Under the striking glass dome of the San Jose City Hall, attendees engaged with continuing legal education programs on timely topics such as the Trans-Pacific Partnership trade treaty, e-discovery, and investment visa applications (and why investments are flooding out of Vietnam). We showcased the legal expertise of many Vietnamese American attorneys, including Professor Joseph Thai, a former clerk to not one but two justices of the United States Supreme Court.

We dined, shared stories, and enjoyed the fellowship of our growing legal community.

Once again, we managed to convene almost every sitting judge of Vietnamese heritage in the United States in the same room, the grand City Council Chambers, to give their view from the bench and share insights for litigators coming before a tribunal.

From our extended community, we were welcomed by San Jose Mayor Sam Liccardo, honored with the wisdom of the Honorable Ronald M. Whyte, a giant in the intellectual property bench, enjoyed the wit of Justice Nathan D. Mihara of the California Court of Appeal, and even heard flawless Hanoi-inflected Vietnamese coming in the passionate voice of a German lawyer.

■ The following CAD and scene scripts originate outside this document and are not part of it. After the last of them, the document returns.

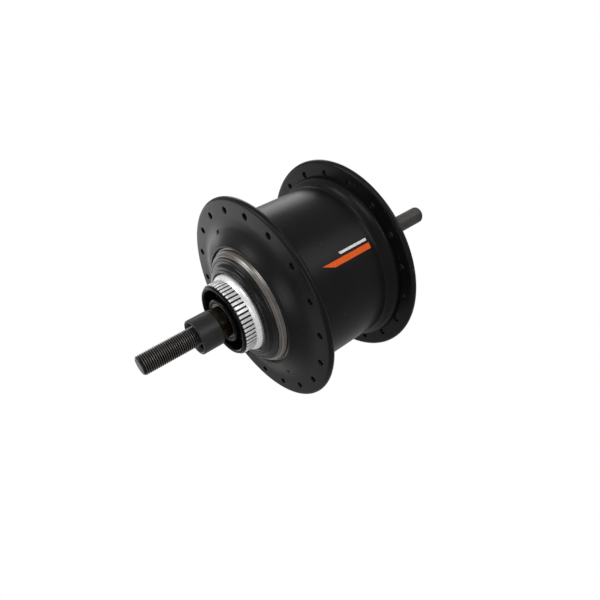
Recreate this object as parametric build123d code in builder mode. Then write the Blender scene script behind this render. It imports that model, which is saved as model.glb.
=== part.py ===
from build123d import *
import math
import os

os.makedirs("parts", exist_ok=True)

# Eight-speed internally geared bicycle hub, rear, for a roller brake. All sizes in millimetres.
# +Y runs along the axle to the brake (left) side, +X points forward, +Z points up.
# The origin is the middle of the axle. The gears stand in fourth gear, with two sun gears locked.

# ---------------------------------------------------------------- driving dimensions
axle_length = 184.0
axle_thread_r = 4.7625          # 3/8 inch axle thread, drawn plain at its outside size
axle_core_r = 4.46              # the thread's pitch radius, for the stretch under the cones and nuts
axle_free_left = 65.0           # the free threaded ends start here
axle_free_right = -66.6
axle_middle_r = 7.0
thread_clearance = 0.03         # between the axle and what is screwed on it
seat_clearance = 0.05           # between pieces that sit in each other
bore_clearance = 0.06           # running clearance of gears on pins and axle

spoke_circle_r = 46.3
spoke_count = 18
spoke_hole_r = 1.45
left_hole_start = 86.5          # degrees from +X towards +Z
right_hole_start = 76.5

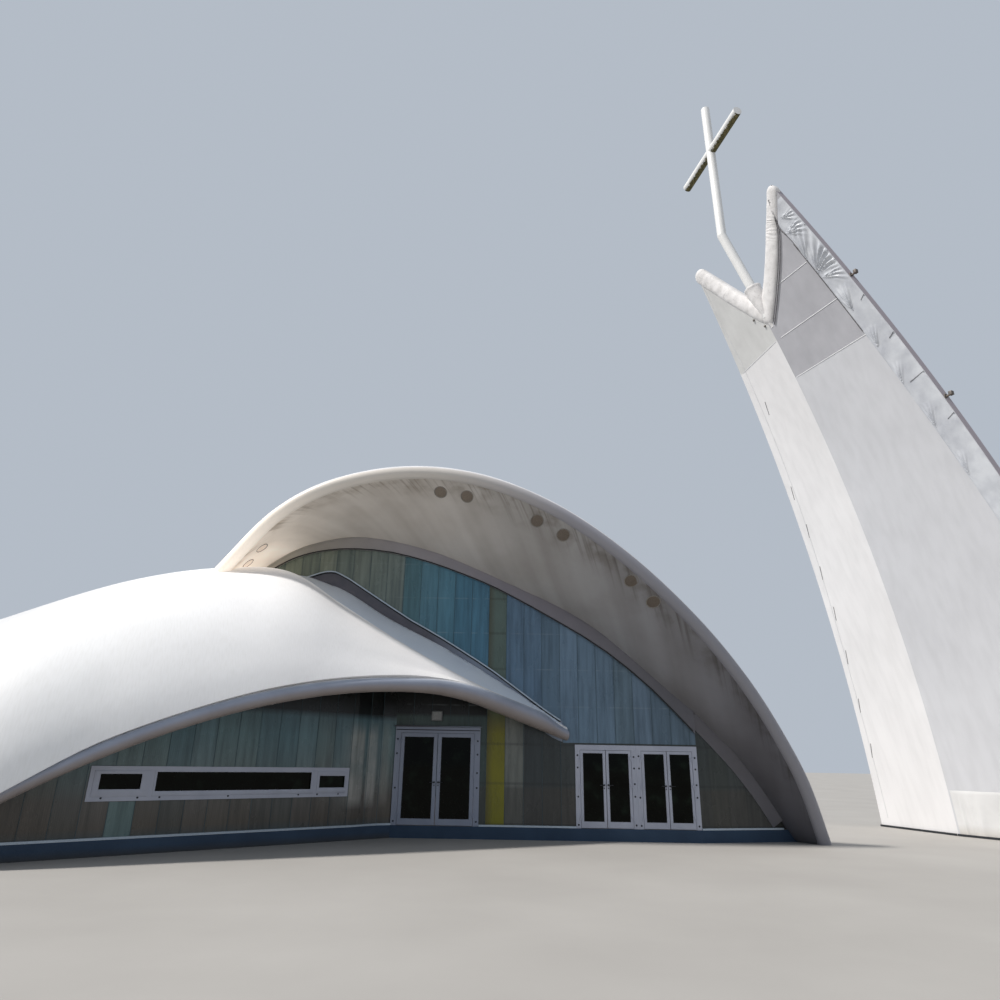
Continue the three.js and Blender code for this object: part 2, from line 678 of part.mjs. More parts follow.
function addWindow() {
  const start = WINDOW.from + 2 * GAP;
  const end = WINDOW.to - GAP;
  const outside = -WINDOW_PROUD;
  const inside = outside + WINDOW_DEPTH;
  const [sill, head] = [WINDOW.low + WINDOW_BORDER, WINDOW.high - WINDOW_BORDER];
  let frame = solid(alongWing(block(start, end, outside, inside, WINDOW.low, WINDOW.high)));
  const posts = WINDOW_POSTS.flatMap((x) => [start + x - WINDOW_POST / 2, start + x + WINDOW_POST / 2]);
  const edges = [start + WINDOW_BORDER, ...posts, end - WINDOW_BORDER];
  for (let k = 0; k < edges.length; k += 2) {
    const hole = block(edges[k], edges[k + 1], 2 * outside, 2 * inside, sill, head);
    frame = frame.subtract(solid(alongWing(hole)));
  }
  const lap = WINDOW_BORDER - WINDOW_REBATE;
  const pane = (grow, back) => block(
    start + lap - grow, end - lap + grow, inside - PANE_DEPTH - WINDOW_REBATE - grow, back,
    WINDOW.low + lap - grow, WINDOW.high - lap + grow,
  );
  place('strip_window_frame', shape(frame.subtract(solid(alongWing(pane(GAP, 2 * inside))))), 'frame');
  place('strip_window_glass', alongWing(pane(0, inside - WINDOW_REBATE)), 'glass');
}

// Doors: a frame set in the wall and two leaves that swing outwards on barrel hinges.
function addDoor({ name, from, to, height, border, stile }) {
  const top = FLOOR_TOP + height;
  const outline = [
    [from + 2 * GAP, FLOOR_TOP + GAP], [from + border, FLOOR_TOP + GAP], [from + border, top - border],
    [to - border, top - border], [to - border, FLOOR_TOP + GAP], [to - GAP, FLOOR_TOP + GAP],
    [to - GAP, top], [from + 2 * GAP, top],
  ];
  const jambs = [[from + border, 1], [to - border, -1]];
  const middle = (from + to) / 2;
  const heights = [FLOOR_TOP + HINGE_LOW, FLOOR_TOP + height / 2, top - border - HINGE_HIGH];
  let frame = solid(upright(outline, WALL_Y - FRAME_PROUD, FRAME_DEPTH));
  jambs.forEach(([jamb, way], k) => {
    const axis = jamb + (way * SIDE_GAP) / 2;
    heights.forEach((z) => {
      frame = frame.add(hingeHalf(axis, -way, z - KNUCKLE - GAP, FRAME_PROUD));
    });
    const ends = [jamb + way * SIDE_GAP, middle - (way * MEETING_GAP) / 2].sort((a, b) => a - b);
    const side = `${name}_${k === 0 ? 'left' : 'right'}`;
    const leaf = addLeaf(side, ends, top - border, stile);
    const hung = heights.reduce((body, z) => body.add(hingeHalf(axis, way, z, LEAF_PROUD)), leaf);
    place(`${side}_leaf`, shape(hung), 'frame');
  });
  place(`${name}_frame`, shape(frame), 'frame');
}

// Half of a hinge: a knuckle on the axis and the plate that joins it to its jamb or leaf.
function hingeHalf(axis, way, low, proud) {
  const knuckle = new THREE.CylinderGeometry(HINGE_RADIUS, HINGE_RADIUS, KNUCKLE, 10);
  knuckle.rotateX(Math.PI / 2);
  knuckle.translate(axis, WALL_Y - HINGE_PROUD, low + KNUCKLE / 2);
  const [x0, x1] = [axis, axis + way * HINGE_LEAF].sort((a, b) => a - b);
  const plate = block(x0, x1, WALL_Y - HINGE_PROUD - 5, WALL_Y - proud + 1, low, low + KNUCKLE);
  return solid(knuckle).add(solid(plate));
}

function addLeaf(name, [from, to], head, stile) {
  const low = FLOOR_TOP + SILL_GAP;
  const high = head - SIDE_GAP;
  const y = WALL_Y - LEAF_PROUD;
  const pane = [[from + stile, low + LEAF_RAIL], [to - stile, low + LEAF_RAIL],
    [to - stile, high - stile], [from + stile, high - stile]];
  const hole = upright(pane, y - 10, LEAF_DEPTH + 20);
  const inset = pane.map(([x, z]) => [
    x + Math.sign(middleOf(pane, 0) - x) * GAP, z + Math.sign(middleOf(pane, 1) - z) * GAP,
  ]);
  place(`${name}_glass`, upright(inset, y + (LEAF_DEPTH - PANE_DEPTH) / 2, PANE_DEPTH), 'glass');
  return solid(block(from, to, y, y + LEAF_DEPTH, low, high)).subtract(solid(hole));
}

function middleOf(points, axis) {
  return points.reduce((sum, point) => sum + point[axis], 0) / points.length;
}

function addLightBox() {
  const { from, to, low, high, proud } = LIGHT_BOX;
  place('door_light_box', block(from, to, WALL_Y - proud, WALL_Y - GAP, low, high), 'lamp');
}

// Floors: the hall's slab and the wing's slab, which is also the plinth of its slanted wall.
function addFloors() {
  const front = WALL_Y - PLINTH_PROUD;
  const end = RIM_CENTRE + WALL_TURN_REACH / 3;
  const drawn = front + (end - WALL_TURN_X) * WALL_TURN_SLOPE;
  const left = DOORS[0].from;
  const hall = [
    [left, front], [WALL_TURN_X, front], [end, drawn], [end, -drawn], [WALL_TURN_X, -front],
    [-WALL_TURN_X, -front], [-end, -drawn], [-end, front],
  ];
  place('hall_floor', shape(largest(solid(slab(hall, 0, FLOOR_TOP)).intersect(underRoof))), 'concrete');
  const across = new THREE.Vector2(wallRun.y, -wallRun.x).normalize().multiplyScalar(PLINTH_PROUD);
  const proud = (p) => [p.x + across.x, p.y + across.y];
  const [west, south, back] = [WING_TIP[0], WING_LEFT.y, front - GAP];
  const room = [proud(WING_WALL_START), proud(WING_WALL_END), [left, back], [west, back], [west, south]];
  const beside = [[west, back - 1], [-WALL_TURN_X, back - 1], [-WALL_TURN_X, 0], [west, 0]];
  const hallRoom = hallOutside.intersect(solid(block(-FAR, FAR, back, FAR, UNDERGROUND / 2, FAR)));
  const slabs = solid(slab(room, 0, FLOOR_TOP)).add(solid(slab(beside, 0, FLOOR_TOP)).subtract(hallRoom));
  place('wing_floor', shape(largest(slabs.intersect(wingClear).subtract(roofCut).subtract(rimClear))), 'plinth');
}

// Tower: two tall faces that meet at a shallow fold and lean towards the church.
const LEFT_FACE = { way: new THREE.Vector3(-0.194, 0.981, 0), width: leftWidth, peak: TOWER_LEFT_PEAK };
const RIGHT_FACE = { way: new THREE.Vector3(0.38, -0.925, 0), width: rightWidth, peak: TOWER_RIGHT_PEAK };
const AWAY = new THREE.Vector3(0.96, 0.28, 0);

function foldAt(z) {
  return new THREE.Vector3(15286 - 0.1395 * z - 0.00000889 * z * z, -4624 - 0.1375 * z, z);
}

function leftWidth(z) {
  return 3350 - 0.0077 * z - 0.00000304 * z * z;
}

function rightWidth(z) {
  return 6430 - 0.1855 * z - 0.0000002 * z * z;
}

function towerFace({ way, width, peak }, gap) {
  const front = [];
  const back = [];
  for (let i = 0; i <= TOWER_ROWS; i += 1) {
    const faceRow = [];
    const backRow = [];
    for (let j = 0; j <= TOWER_COLUMNS; j += 1) {
      const part = j / TOWER_COLUMNS;
      const z = (i / TOWER_ROWS) * THREE.MathUtils.lerp(TOWER_VALLEY, peak, part);
      const spot = foldAt(z).addScaledVector(way, gap + (width(z) - gap) * part);
      const thick = THREE.MathUtils.lerp(TOWER_FOLD, TOWER_EDGE, part);
      faceRow.push(spot);
      backRow.push(spot.clone().addScaledVector(AWAY, thick));
    }
    front.push(faceRow);
    back.push(backRow);
  }
  return skin(front, back);
}

function addTower() {
  place('tower_left_face', towerFace(LEFT_FACE, GAP), 'membrane');
  place('tower_right_face', towerFace(RIGHT_FACE, GAP), 'membrane');
}

// The cross: a bent pole that rises from the fold, and a level bar parallel to the tower.
const POLE = [[10560, -6950, 16800], [9250, -6930, 20310], [9140, -6930, 26520]];
const KNEE_LAP = 60;
const BAR_MIDDLE = new THREE.Vector3(9180, -6930, 24340);
const BAR_WAY = new THREE.Vector3(0.225, -0.974, 0);
const BAR_HALF = 1950;

function addCross() {
  const [foot, knee, top] = POLE.map((p) => new THREE.Vector3(...p));
  const lower = solid(tube(new THREE.LineCurve3(foot, knee), CROSS_RADIUS, 1));
  const start = knee.clone().setZ(knee.z - KNEE_LAP);
  const upper = solid(tube(new THREE.LineCurve3(start, top), CROSS_RADIUS, 1));
  const faces = solid(towerFace(LEFT_FACE, 0)).add(solid(towerFace(RIGHT_FACE, 0)));
  const pole = largest(lower.add(upper).subtract(faces));
  const from = BAR_MIDDLE.clone().addScaledVector(BAR_WAY, -BAR_HALF);
  const to = BAR_MIDDLE.clone().addScaledVector(BAR_WAY, BAR_HALF);
  const bar = solid(tube(new THREE.LineCurve3(from, to), CROSS_RADIUS, 1));
  place('cross', shape(pole.add(bar)), 'cross');
}

addFloors();
addRoof();
addRims();
addFrontWall();
addBackWall();
addBands();
addFlashing();
addWing();
addWingWall();
addWindow();
DOORS.forEach(addDoor);
addLightBox();
addTower();
addCross();

export default church;
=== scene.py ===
import math
import bmesh
import bpy
from mathutils import Matrix, Vector, noise
from mathutils.bvhtree import BVHTree


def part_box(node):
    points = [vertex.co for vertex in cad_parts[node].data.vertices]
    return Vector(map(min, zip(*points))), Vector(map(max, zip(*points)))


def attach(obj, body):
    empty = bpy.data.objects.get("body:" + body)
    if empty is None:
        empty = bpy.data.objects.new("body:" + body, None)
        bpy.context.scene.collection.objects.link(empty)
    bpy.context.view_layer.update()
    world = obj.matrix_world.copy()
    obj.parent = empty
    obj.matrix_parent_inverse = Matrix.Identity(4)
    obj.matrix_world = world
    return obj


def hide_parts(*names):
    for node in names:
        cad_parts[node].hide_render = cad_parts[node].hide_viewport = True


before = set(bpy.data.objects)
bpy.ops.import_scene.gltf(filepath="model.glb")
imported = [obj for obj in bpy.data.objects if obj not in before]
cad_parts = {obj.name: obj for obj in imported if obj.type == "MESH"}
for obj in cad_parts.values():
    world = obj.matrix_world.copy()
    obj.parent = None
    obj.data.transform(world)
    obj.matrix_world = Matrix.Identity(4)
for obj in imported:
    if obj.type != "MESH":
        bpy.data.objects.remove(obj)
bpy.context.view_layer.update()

# The view: an eye in front of the church, looking a little upwards through a wide lens that is
# held one degree off level. All of it is seen in perspective from about 20 m away.
eye = Vector((1.2, -28.33, 1.905))
look_up = math.radians(20.105)
held_askew = math.radians(1.0)
lens = bpy.data.cameras.new("wide_lens")
lens.lens, lens.sensor_width, lens.clip_end = 25.67, 36, 500
camera = bpy.data.objects.new("camera", lens)
bpy.context.scene.collection.objects.link(camera)
turned = Matrix.Rotation(math.pi / 2 + look_up, 4, "X") @ Matrix.Rotation(held_askew, 4, "Z")
camera.matrix_world = Matrix.Translation(eye) @ turned
bpy.context.scene.camera = camera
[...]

These are but a small sample of the scholars and experts from diverse fields and backgrounds who were in San Jose.
Our conference also highlighted the public interest work and needs of the Vietnamese and Asian American community. Dr. Tung Thanh Nguyen, Chair of President Barack Obama’s Advisory Commission on Asian Americans and Pacific Islanders, explained the federal government’spriorities for engaging with the community. A CLE panel discussed the dismantling of bias in housing law, among other issues, and highlighted the public interest work done by the fellows of one of our sister organizations, the VABANC Law Foundation.

Our conference closed out with a powerful talk from a community trailblazer in a different (but not that different) field. Viet Thanh Nguyen read from his searing first novel, The Sympathizer, which won the Pulitzer Prize in 2016, the first in fiction to go to a person of Vietnamese descent. He described the store his family ran when he was growing up, which was literally across the street from where he stood in City Hall. Dr. Tung Thanh Nguyen also mentioned the store his family used to run across the street. The novelist and the presidential appointee are brothers.